In the context of facial recognition AI in China, a recent paper of ours (Beraja, Kao, Yang and Yuchtman 2023) empirically tests for a mutually reinforcing relationship between frontier AI innovation and the political control objectives of autocrats. Our empirical setting is particularly suitable: maintaining political control is a paramount objective of the ruling Chinese Communist Party. All citizens, even China's most successful entrepreneurs are threatened by an unconstrained autocrat's ability to violate their property rights and, at times, their civil rights. Moreover, facial recognition is one of the most important fields of AI technology, with China among the world's leaders in this area.
We begin by examining the first direction in a mutually reinforcing relationship: whether AI technology can enhance autocrats' political control. We first test whether the Chinese regime, acting in a decentralized manner, responds to political unrest by procuring facial recognition AI technology. To do so, we combine data on episodes of local political unrest in China, from the GDELT project, with information on local public security agencies' procurement of facial recognition AI, from China's Ministry of Finance.
Using a difference-in-differences empirical strategy, we find that locations experiencing episodes of political unrest increase their public security procurement of facial recognition AI. One might still wonder whether the procurement of public security AI was already on a different trend in locations experiencing political unrest (e.g. because of different rates of economic growth). However, we find that public security agencies significantly increase their procurement of AI in the quarter after unrest (with diminishing effects lasting for another two quarters), with minimal increases in AI procurement preceding episodes of political unrest (see Figure 1).
Figure 1: Public security AI investments (per million local residents) relative to the quarter of local political unrest.
Consistent with our interpretation that the Chinese government procures AI as part of an effort to enhance political control, we also find that locations experiencing political unrest purchase more high-resolution video cameras, which provide the crucial data input for facial recognition technology.
Local governments' purchases of AI technology for public security purposes in response to the occurrence of political unrest suggest at least their belief in the effectiveness of such technology in curbing future unrest. We next study whether the increased public security AI procurement does in fact enhance autocrats' political control. Precisely because we found that AI is procured endogenously in locations susceptible to political unrest, we do not examine the relationship between AI procurement and subsequent local protests. Instead, we examine how past investment in public security AI mitigates the impact of exogenous shocks that tend to instigate political unrest.

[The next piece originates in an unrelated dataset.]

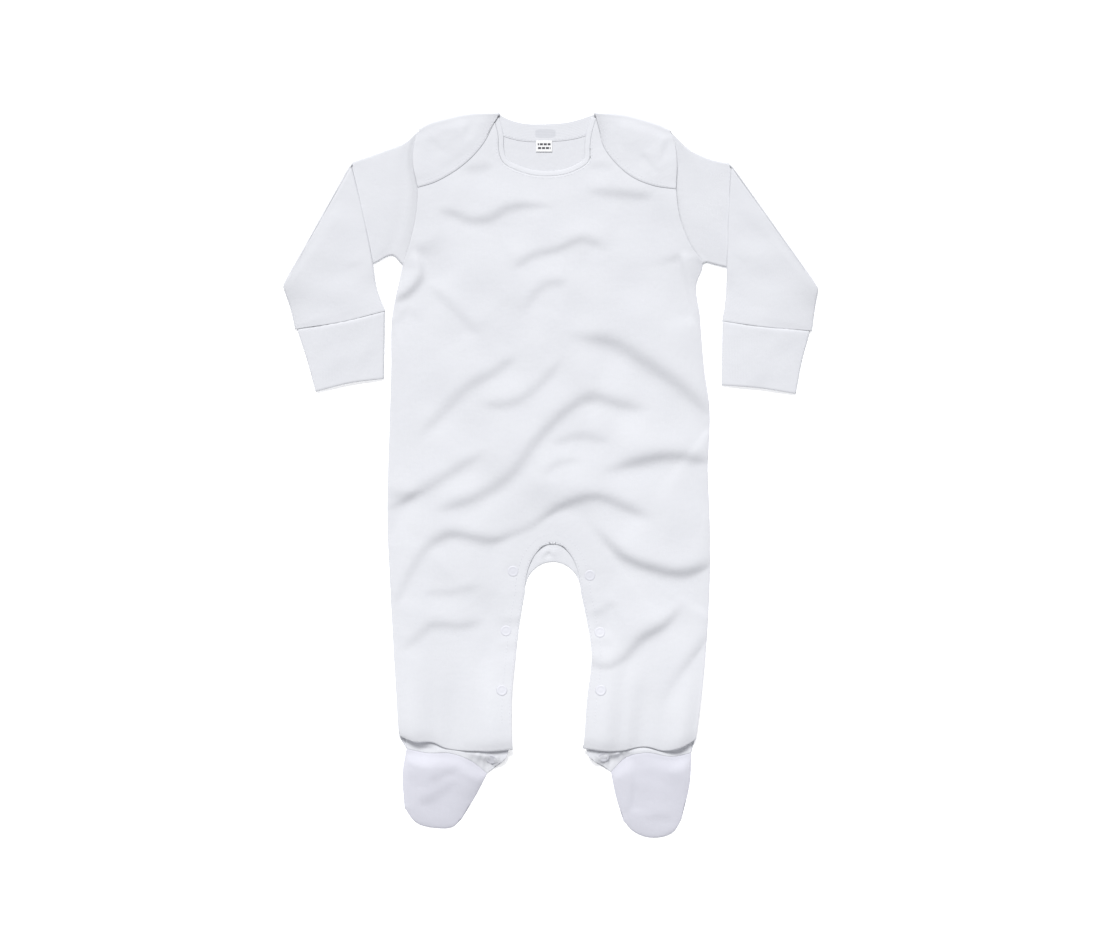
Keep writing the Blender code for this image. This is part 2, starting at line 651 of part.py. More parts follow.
def sleeve_rings(side):
    """A sleeve that runs out from the armhole and is folded over on itself, cuff down."""
    sign = -1 if side == "left" else 1
    top, under = edge(SLEEVE_TOP, side), edge(SLEEVE_UNDER, side)
    armhole = armhole_line(side) + [sign * SLEEVE_GAP, 0.0]
    run = (under[-1] - top[-1]) / np.linalg.norm(under[-1] - top[-1])
    inward = np.array([-run[1], run[0]]) * sign
    inward *= np.sign(inward @ np.array([-sign, 0.0]))
    ends = np.array([top[-1], under[-1]]) + inward * (SLEEVE_OUTER_TURN + WALL / 2)
    fold = row_between(ends[0], ends[1], SLEEVE_COLUMNS)
    far_x, far_y = under[-1]
    top[-1], under[-1] = fold[0], fold[-1]
    top[0], under[0] = armhole[0], armhole[-1]
    upper = patch(armhole, fold, along(top, even(UPPER_ARM_ROWS)), along(under, even(UPPER_ARM_ROWS)))

    seam = along(edge(CUFF_SEAM, side), SLEEVE_COLUMNS)
    inner, outer = edge(FOREARM_INNER, side), edge(FOREARM_OUTER, side)
    inner[0], outer[0] = fold[0], fold[-1]
    inner[-1], outer[-1] = seam[0], seam[-1]
    fore = patch(fold, seam, along(inner, even(FOREARM_ROWS)), along(outer, even(FOREARM_ROWS)))

    axis_z = Z_BACK + SLEEVE_OUTER_TURN
    beside_lap = upper[0, :, 1] > getattr(LAP_EDGE[0], side)[1]
    start_z = np.where(beside_lap, lap_height(upper[0]), front_height(upper[0]))
    start_z = np.clip(start_z, Z_SECOND, Z_FOURTH)
    near_fold = axis_z - SLEEVE_INNER_TURN
    high_z = near_fold + (start_z - near_fold) * (1 - ramp(even(UPPER_ARM_ROWS), 0, ARM_TAPER))[:, None]
    low_z = np.full(high_z.shape, Z_BACK)
    rings = [tube(upper, upper, low_z, high_z)]
    for angle in np.linspace(0.0, math.pi, TURN_STEPS + 2)[1:-1]:
        outer_turn = fold - inward * SLEEVE_OUTER_TURN * math.sin(angle)
        inner_turn = fold - inward * SLEEVE_INNER_TURN * math.sin(angle)
        edge_turn = fold - inward * (SLEEVE_INNER_TURN + SLEEVE_OUTER_TURN) / 2 * math.sin(angle)
        outer_turn[0], outer_turn[-1] = edge_turn[0], edge_turn[-1]
        z_outer = np.full(len(fold), axis_z - SLEEVE_OUTER_TURN * math.cos(angle))
        z_inner = np.full(len(fold), axis_z - SLEEVE_INNER_TURN * math.cos(angle))
        rings.append(tube(outer_turn[None], inner_turn[None], z_outer[None], z_inner[None]))

    elbow_x, elbow_y = getattr(SLEEVE_UNDER[2], side)
    under_arm = np.interp(fore[..., 0] * sign, [abs(elbow_x), abs(far_x)], [elbow_y, far_y])
    drop = ramp(under_arm - fore[..., 1], *ELBOW_RUN)
    level = axis_z - (axis_z + SLEEVE_INNER_TURN - Z_BACK) * drop
    puff = np.sin(np.linspace(0, math.pi, len(fold)))[None] * drop * ARM_PUFF
    near = level + SLEEVE_INNER_TURN
    far = level + SLEEVE_OUTER_TURN + puff
    rings.append(tube(fore, fore, far, near))
    return np.concatenate(rings)


def cuff_rings(side):
    """A long double cuff, open at its end."""
    seam = along(edge(CUFF_SEAM, side), SLEEVE_COLUMNS)
    inner, outer = edge(CUFF_INNER, side), edge(CUFF_OUTER, side)
    seam = seam - [0.0, GAP + CUFF_STEP]
    shift = row_between(inner[0] - seam[0], outer[0] - seam[-1], SLEEVE_COLUMNS)
    seam = seam + shift
    end = along(edge(CUFF_END, side), SLEEVE_COLUMNS)
    plan = patch(seam, end, along(inner, even(CUFF_ROWS)), along(outer, even(CUFF_ROWS)))
    low = np.full(plan.shape[:2], DOUBLE / 2)
    high = np.full(plan.shape[:2], DOUBLE * 1.5 + CUFF_LIFT)
    high += np.sin(np.linspace(0, math.pi, plan.shape[1]))[None] * CUFF_LIFT
    return tube(plan, plan, high, low)


# ---------------------------------------------------------------- feet
def foot_plan(side, columns):
    ankle = along(edge(ANKLE_SEAM, side), columns)
    toe = along(edge(TOE, side), columns)
    outer, inner = edge(FOOT_OUTER, side), edge(FOOT_INNER, side)
    return patch(ankle, toe, along(outer, even(FOOT_ROWS)), along(inner, even(FOOT_ROWS)))


def foot_upper(side):
    plan = foot_plan(side, COLUMNS)
    outline = np.vstack([edge(FOOT_OUTER, side), edge(TOE, side), edge(FOOT_INNER, side)[::-1]])
    puff = 1 - np.exp(-distance(plan, outline) / FOOT_REACH)
    down = ramp(even(FOOT_ROWS), 0.0, FOOT_RISE)[:, None]
    return raised(plan, Z_SECOND + puff * (FOOT_LIFT + FOOT_PUFF * down))


# ---------------------------------------------------------------- trims
def leg_band(crotch, z, inset):
    """A band of cloth round the leg opening, from one ankle over the crotch to the other."""
    left, right = inner_leg("left", crotch), inner_leg("right", crotch)
    line = np.vstack([left[::-1], right[1:]])
    nodes = along(line[line[:, 1] > BAND_END], even(BAND_SPANS))
    run = np.gradient(nodes, axis=0)
    normal = np.column_stack([-run[:, 1], run[:, 0]])
    normal /= np.linalg.norm(normal, axis=1)[:, None]
    steps = (inset + even(BAND_ROWS) * (BAND_WIDTH - inset))[None, :, None]
    return raised(nodes[:, None] + normal[:, None] * steps, z)


def neck_strips(nodes_of, width, z):
    """Two halves of a strip along a neck edge, from each corner to the middle."""
    halves = []
    for side in ("left", "right"):
        nodes = nodes_of(side)
        halves.append(raised(np.stack([nodes, beside(nodes, width, side)], axis=1), z))
    return halves


def label_grid():
    """A small size label that hangs from the band inside the back neck."""
    x, y = BACK_NECK[-1].left
    top = y - NECK_BAND_WIDTH - GAP
    columns = x + (even(1) - 0.5) * LABEL_WIDTH
    rows = top - LABEL_DROP * (1 - even(1))
    corners = np.stack(np.meshgrid(columns, rows), axis=-1)
    return raised(corners, WALL + GAP + LABEL_WALL / 2)


def popper(name, centre, z):
    """A low round cap on the face of the cloth."""
    bm = bmesh.new()
    made = bmesh.ops.create_cone(bm, cap_ends=True, cap_tris=False, segments=16,
                                 radius1=POPPER_RADIUS * MM, radius2=POPPER_RADIUS * POPPER_TAPER * MM,
                                 depth=POPPER_HEIGHT * MM)
    bmesh.ops.translate(bm, verts=made["verts"], vec=Vector((0, 0, POPPER_HEIGHT / 2 * MM)))
    mesh = bpy.data.meshes.new(name)
    bm.to_mesh(mesh)
    bm.free()
    mesh.shade_smooth()
    mesh.set_sharp_from_angle(angle=math.radians(40))
    cap = bpy.data.objects.new(name, mesh)
    cap.location = Vector((*centre, z)) * MM
    bpy.context.scene.collection.objects.link(cap)
    mesh.materials.append(finish_material(name, RESIN_WHITE, RESIN_ROUGHNESS))
    return cap


def popper_height(centre):
    """Underside of a cap: just above the highest cloth under it."""
    ring = [(math.cos(a), math.sin(a)) for a in np.linspace(0, 2 * math.pi, 13)]
    spots = np.array(centre) + np.vstack([[(0.0, 0.0)], ring]) * (POPPER_RADIUS + POPPER_MARGIN)
    return float(front_height(spots).max()) + WALL / 2 + GAP


# ---------------------------------------------------------------- the whole suit
def build():
    clear_scene()
    sides = ("left", "right")
    cloth("back_panel", [grid(side) for grid in (back_grid, lap_grid) for side in sides])
    cloth("front_panel", [front_grid(side) for side in sides])
    for side in sides:
        cloth(f"sleeve_{side}", [sleeve_rings(side)])
        cloth(f"cuff_{side}", [cuff_rings(side)], WHITE, TRIM_ROUGHNESS, DOUBLE)
        cloth(f"foot_upper_{side}", [foot_upper(side)])
        cloth(f"foot_sole_{side}", [raised(foot_plan(side, BACK_COLUMNS), Z_BACK)])
    cloth("back_leg_band", [leg_band(CROTCH_BACK, Z_SECOND, 0.0)])
    cloth("front_leg_band", [leg_band(CROTCH_FRONT, Z_THIRD, BAND_INSET)])
    cloth("front_neck_binding", neck_strips(front_neck_nodes, BINDING_WIDTH, Z_THIRD), WHITE, TRIM_ROUGHNESS)
    cloth("back_neck_band", neck_strips(back_neck_nodes, NECK_BAND_WIDTH, Z_SECOND), WHITE, TRIM_ROUGHNESS)
    cloth("neck_label", [label_grid()], LABEL_WHITE, LABEL_ROUGHNESS, LABEL_WALL)
    for row in POPPERS:
        for side in sides:
            centre = getattr(row, side)
            z = popper_height(centre)
            if row.place == "ankle":
                z = Z_SECOND + WALL + ANKLE_POPPER_LIFT
            popper(f"popper_{row.place}_{side}", centre, z)


build()
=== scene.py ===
# %% [markdown]
# # A footed baby sleepsuit, laid flat
#
# The real suit is sewn from soft white knitted cotton.  It lies on its back on a table with its
# front up, so every piece is a thin sheet that rests on the one below it.  Cloth like this could be
# dropped and simulated, but a laid garment keeps the creases that hands left in it, so each sheet is
# shaped here: a grid that follows the cut of the piece, lifted where the cloth stands off
# the table and pulled into soft crests and troughs where it is creased.  Solidify then gives the
# sheet its wall.

import json
import math
from collections import namedtuple

import bmesh
import bpy
import numpy as np
from mathutils import Matrix, Vector
from mathutils.bvhtree import BVHTree

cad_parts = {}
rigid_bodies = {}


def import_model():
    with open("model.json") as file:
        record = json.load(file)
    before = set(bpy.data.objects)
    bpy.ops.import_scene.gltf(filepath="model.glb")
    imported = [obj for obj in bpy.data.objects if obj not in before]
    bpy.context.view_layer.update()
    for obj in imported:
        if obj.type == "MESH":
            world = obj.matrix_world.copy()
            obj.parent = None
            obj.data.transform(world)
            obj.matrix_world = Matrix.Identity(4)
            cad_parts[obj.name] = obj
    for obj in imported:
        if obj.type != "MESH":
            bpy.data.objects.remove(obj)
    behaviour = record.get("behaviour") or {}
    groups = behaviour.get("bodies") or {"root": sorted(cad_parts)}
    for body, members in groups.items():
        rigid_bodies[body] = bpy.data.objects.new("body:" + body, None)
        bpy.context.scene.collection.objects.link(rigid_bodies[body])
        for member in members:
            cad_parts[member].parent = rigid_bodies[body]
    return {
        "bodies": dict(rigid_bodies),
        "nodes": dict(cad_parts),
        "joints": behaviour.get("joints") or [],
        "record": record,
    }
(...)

Specifically, we test whether local weather conditions conducive to unrest (good weather makes a protest more likely) have smaller effects on contemporaneous unrest in Chinese prefectures that had previously invested in public security AI. Indeed, we find that past local public security AI procurement significantly weakens the observed effect of good whether on local unrest. This is not simply a result of prefectures that procured this AI being richer, more technologically advanced, or having better governance. To rule out that possibility, we examine the effects of past AI procurement for non-public security purposes – such procurement would reflect a richer, more technologically advanced, and better-governed locality. But, importantly, we find no effect of past non-public security AI procurement, suggesting that our results are driven by the deployment of public security AI per se. We also find that the geographic spread of political unrest across prefectures is limited by the past procurement of public security AI.

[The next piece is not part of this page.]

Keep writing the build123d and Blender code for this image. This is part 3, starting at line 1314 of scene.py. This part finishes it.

Having established that AI does strengthen autocrats' political control, we then examine the second direction in a mutually reinforcing relationship: whether politically motivated AI procurement stimulates AI software innovation (all Chinese firms’ software products are registered with China's Ministry of Industry and Information Technology). We study the effects of AI procurement contracts issued by local governments that experienced above median levels of political unrest in the preceding quarter, and find that a firm’s receipt of a politically motivated public security contract is followed by significantly greater innovation of software. This is seen not only for government software, but also for commercial software (identified using machine learning), suggesting that politically motivated contracts move the broader technological frontier, beyond simply generating products for government use. We find no evidence of differential pre-contract trends in software innovation, and our results are similar using local weather as an instrument for local political unrest, supporting a causal interpretation of our findings (see Figure 2).

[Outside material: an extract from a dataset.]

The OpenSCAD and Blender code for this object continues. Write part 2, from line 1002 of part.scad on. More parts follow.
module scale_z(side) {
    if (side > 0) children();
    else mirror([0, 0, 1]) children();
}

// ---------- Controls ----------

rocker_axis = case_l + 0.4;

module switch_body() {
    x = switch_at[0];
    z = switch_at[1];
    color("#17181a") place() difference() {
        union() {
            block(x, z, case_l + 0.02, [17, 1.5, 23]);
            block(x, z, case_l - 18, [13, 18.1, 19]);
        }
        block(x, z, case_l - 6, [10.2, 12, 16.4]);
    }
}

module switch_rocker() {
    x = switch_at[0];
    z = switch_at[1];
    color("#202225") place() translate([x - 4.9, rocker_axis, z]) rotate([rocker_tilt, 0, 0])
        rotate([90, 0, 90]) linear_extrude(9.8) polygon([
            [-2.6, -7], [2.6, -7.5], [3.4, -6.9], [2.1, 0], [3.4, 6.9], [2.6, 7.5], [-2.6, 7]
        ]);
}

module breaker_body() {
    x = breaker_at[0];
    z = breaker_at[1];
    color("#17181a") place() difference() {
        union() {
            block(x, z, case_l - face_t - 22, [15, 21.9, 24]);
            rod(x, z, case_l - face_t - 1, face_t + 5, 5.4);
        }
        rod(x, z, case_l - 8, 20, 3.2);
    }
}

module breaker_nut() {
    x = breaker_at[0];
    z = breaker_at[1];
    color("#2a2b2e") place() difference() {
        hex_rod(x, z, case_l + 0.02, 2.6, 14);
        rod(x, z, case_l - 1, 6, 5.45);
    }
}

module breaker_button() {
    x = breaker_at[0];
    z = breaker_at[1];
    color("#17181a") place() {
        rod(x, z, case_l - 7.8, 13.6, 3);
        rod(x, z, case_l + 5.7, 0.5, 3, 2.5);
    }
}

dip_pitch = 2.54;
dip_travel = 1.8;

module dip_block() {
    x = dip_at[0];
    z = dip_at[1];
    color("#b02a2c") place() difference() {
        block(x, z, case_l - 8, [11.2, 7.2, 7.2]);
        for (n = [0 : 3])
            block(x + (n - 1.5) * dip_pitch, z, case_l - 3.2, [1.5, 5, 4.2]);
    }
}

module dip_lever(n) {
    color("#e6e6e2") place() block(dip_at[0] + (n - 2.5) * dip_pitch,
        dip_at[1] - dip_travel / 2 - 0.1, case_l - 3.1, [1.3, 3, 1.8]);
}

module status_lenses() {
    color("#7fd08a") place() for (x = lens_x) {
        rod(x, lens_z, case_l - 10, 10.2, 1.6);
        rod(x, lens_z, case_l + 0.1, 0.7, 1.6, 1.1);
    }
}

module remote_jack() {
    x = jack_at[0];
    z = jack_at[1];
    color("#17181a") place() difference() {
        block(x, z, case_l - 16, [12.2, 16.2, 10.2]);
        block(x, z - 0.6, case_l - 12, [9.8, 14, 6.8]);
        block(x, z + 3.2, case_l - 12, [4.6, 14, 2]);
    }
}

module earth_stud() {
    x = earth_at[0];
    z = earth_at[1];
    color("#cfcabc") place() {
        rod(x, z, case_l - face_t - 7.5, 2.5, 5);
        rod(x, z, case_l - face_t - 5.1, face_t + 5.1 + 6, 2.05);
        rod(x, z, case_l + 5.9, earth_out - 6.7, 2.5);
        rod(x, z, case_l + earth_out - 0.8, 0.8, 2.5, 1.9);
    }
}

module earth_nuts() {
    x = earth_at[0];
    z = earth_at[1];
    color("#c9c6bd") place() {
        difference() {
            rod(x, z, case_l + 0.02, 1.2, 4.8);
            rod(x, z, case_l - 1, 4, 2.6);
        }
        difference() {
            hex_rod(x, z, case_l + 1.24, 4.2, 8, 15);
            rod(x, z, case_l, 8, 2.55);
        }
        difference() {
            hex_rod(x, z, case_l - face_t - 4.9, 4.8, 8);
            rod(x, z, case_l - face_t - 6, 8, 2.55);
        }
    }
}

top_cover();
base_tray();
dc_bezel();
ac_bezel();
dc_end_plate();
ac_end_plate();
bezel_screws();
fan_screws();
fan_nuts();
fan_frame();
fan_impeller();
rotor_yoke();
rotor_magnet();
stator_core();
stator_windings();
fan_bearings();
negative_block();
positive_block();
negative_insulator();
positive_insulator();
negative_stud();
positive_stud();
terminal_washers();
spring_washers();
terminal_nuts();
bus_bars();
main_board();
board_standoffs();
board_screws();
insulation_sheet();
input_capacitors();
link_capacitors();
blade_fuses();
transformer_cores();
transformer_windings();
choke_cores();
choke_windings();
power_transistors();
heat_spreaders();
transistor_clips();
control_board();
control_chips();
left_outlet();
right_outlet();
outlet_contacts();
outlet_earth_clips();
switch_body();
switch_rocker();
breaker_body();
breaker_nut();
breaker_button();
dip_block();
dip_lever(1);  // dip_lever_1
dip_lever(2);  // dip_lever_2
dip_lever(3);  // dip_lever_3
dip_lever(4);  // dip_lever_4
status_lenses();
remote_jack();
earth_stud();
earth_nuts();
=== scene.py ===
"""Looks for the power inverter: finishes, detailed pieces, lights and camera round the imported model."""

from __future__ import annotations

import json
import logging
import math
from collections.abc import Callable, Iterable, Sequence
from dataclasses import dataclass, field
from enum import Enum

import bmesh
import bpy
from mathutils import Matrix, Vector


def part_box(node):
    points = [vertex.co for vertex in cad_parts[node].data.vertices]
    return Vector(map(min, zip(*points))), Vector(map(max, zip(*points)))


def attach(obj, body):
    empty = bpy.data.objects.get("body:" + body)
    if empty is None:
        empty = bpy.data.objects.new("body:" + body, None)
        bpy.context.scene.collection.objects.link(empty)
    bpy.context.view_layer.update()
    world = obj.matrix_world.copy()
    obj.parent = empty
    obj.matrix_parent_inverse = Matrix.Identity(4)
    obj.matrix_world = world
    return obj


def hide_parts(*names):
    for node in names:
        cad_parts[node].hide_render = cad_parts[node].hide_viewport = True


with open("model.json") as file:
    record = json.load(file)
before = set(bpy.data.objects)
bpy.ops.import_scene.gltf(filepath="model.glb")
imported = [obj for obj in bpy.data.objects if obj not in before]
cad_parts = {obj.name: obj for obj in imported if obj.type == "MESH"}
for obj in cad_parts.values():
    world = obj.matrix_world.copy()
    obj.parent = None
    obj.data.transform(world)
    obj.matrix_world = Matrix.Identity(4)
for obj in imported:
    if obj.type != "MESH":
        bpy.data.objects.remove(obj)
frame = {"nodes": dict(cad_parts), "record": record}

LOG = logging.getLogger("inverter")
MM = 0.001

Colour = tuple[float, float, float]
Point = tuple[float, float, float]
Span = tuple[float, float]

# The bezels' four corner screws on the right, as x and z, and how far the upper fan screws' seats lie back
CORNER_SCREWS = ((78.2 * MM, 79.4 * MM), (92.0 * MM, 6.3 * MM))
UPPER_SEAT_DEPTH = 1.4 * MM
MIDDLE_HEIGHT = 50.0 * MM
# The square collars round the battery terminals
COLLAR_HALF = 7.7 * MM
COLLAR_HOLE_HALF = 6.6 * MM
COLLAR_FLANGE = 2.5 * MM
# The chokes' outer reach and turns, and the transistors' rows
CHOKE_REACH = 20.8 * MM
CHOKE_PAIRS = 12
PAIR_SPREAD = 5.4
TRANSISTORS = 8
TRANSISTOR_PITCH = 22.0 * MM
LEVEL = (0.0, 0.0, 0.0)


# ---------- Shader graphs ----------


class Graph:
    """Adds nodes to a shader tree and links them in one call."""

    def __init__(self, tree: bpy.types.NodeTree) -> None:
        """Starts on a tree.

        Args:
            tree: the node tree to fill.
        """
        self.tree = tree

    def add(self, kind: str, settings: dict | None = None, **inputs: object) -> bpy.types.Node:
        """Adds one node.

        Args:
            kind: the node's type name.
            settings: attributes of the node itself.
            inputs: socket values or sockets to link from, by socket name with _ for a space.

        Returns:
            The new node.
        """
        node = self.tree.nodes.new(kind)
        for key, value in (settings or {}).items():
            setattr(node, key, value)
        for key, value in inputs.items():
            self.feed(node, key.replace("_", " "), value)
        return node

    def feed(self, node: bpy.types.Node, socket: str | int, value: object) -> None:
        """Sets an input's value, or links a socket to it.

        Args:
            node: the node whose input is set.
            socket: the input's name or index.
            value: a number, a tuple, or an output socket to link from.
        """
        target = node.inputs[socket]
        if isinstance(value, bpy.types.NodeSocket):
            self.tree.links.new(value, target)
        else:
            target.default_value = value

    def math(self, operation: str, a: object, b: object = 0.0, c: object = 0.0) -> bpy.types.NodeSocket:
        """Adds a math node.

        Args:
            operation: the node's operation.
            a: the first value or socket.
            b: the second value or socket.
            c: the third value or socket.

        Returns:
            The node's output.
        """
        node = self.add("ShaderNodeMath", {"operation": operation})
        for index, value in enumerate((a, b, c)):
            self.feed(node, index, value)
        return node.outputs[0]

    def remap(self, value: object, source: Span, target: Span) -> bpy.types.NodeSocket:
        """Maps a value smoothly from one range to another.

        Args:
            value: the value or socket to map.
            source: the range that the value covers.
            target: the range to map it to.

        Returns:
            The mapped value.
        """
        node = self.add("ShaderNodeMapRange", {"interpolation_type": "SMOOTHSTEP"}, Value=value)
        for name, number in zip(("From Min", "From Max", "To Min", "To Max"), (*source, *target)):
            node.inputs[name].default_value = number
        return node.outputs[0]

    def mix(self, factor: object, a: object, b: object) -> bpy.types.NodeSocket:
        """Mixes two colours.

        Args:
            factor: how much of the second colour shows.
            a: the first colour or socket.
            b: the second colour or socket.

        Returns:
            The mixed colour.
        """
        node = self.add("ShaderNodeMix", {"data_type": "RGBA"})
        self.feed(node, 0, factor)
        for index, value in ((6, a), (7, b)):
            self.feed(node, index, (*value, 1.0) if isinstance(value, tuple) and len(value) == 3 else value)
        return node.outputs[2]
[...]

Figure 2: Software development by firms that receive public security contracts, relative to the time of receiving the initial contract.
Notes: Analysis restricted to firms that receive contracts in prefectures experiencing above-median political unrest in the previous quarter (IV analysis uses weather as an instrument to predict unrest).
Taken together, these results imply that China's autocratic political regime and the rapid innovation in its AI sector mutually reinforce each other. While a full-blown dystopian AI future may still exist only in science fiction, our evidence suggests that the foundations for AI innovation to foster autocracies around the globe already, in fact, exist.